** begin **

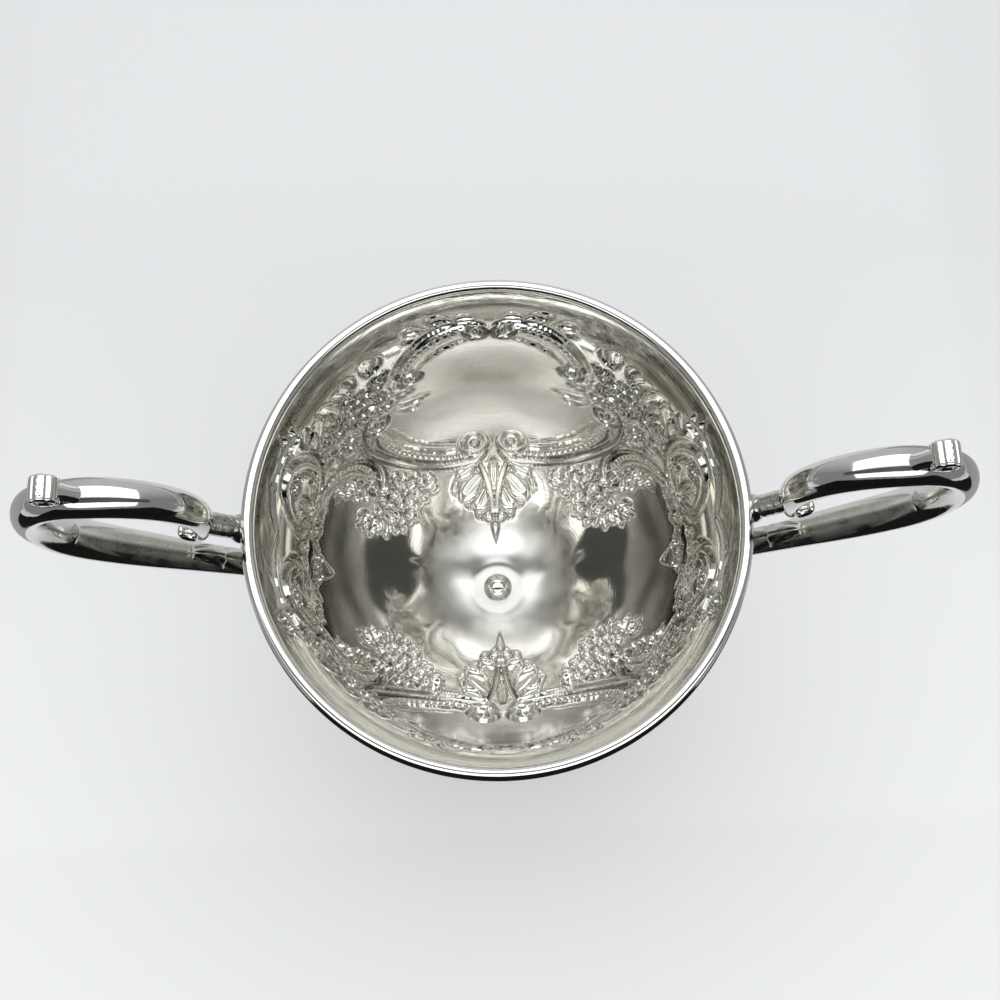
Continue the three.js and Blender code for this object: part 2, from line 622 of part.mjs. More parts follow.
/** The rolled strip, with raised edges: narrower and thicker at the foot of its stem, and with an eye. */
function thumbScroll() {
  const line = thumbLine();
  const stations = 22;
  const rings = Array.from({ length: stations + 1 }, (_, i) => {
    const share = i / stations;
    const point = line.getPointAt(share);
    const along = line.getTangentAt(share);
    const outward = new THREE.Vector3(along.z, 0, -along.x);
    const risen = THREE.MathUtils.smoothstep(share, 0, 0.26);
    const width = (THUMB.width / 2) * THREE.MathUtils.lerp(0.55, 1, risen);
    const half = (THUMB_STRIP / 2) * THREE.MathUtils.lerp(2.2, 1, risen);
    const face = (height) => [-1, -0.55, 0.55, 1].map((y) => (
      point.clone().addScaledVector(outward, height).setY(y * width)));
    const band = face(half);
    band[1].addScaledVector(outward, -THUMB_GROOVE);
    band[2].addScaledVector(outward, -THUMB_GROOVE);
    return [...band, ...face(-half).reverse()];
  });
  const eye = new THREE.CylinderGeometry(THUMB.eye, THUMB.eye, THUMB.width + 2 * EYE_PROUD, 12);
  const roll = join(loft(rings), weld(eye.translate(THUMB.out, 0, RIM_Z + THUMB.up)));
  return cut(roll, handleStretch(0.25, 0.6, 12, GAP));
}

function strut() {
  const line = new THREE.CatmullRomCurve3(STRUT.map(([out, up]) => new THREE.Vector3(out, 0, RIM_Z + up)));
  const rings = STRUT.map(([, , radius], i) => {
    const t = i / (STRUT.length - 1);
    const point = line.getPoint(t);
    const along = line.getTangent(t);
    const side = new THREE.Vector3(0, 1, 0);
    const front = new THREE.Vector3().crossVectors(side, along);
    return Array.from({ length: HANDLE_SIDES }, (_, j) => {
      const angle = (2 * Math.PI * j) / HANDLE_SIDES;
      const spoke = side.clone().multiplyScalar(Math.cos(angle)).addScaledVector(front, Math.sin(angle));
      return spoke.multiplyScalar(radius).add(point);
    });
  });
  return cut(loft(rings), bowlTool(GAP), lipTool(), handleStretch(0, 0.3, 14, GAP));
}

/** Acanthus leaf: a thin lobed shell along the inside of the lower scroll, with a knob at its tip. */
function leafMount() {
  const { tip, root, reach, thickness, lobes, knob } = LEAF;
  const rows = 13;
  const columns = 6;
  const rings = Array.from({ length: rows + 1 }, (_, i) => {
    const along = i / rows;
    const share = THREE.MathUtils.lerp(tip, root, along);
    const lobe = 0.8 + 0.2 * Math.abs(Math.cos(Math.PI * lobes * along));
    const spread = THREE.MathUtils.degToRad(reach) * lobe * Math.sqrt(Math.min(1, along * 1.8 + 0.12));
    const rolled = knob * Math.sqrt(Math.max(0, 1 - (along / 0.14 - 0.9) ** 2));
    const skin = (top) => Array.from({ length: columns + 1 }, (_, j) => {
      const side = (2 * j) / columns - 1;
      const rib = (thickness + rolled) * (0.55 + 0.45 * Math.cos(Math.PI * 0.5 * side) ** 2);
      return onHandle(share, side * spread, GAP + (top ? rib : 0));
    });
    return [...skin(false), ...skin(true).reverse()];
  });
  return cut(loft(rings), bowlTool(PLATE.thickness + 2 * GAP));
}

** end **
** begin **

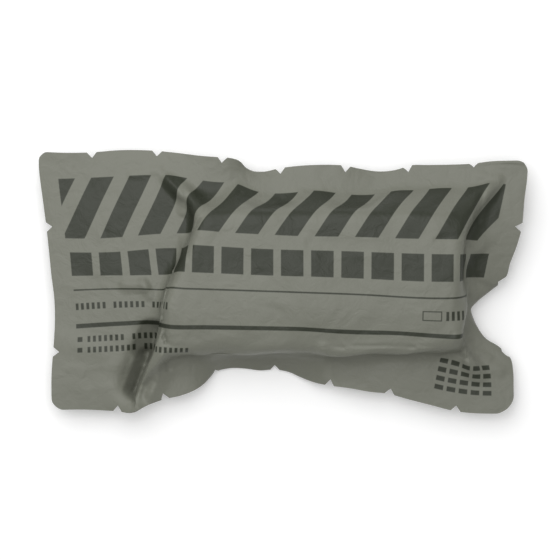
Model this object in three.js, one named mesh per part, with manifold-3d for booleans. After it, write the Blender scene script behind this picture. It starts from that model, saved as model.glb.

** end **

● **REQUEST**
Gather each line holding the string "part".

● **CORRECT OUTPUT**
Continue the three.js and Blender code for this object: part 2, from line 622 of part.mjs. More parts follow.
Model this object in three.js, one named mesh per part, with manifold-3d for booleans. After it, write the Blender scene script behind this picture. It starts from that model, saved as model.glb.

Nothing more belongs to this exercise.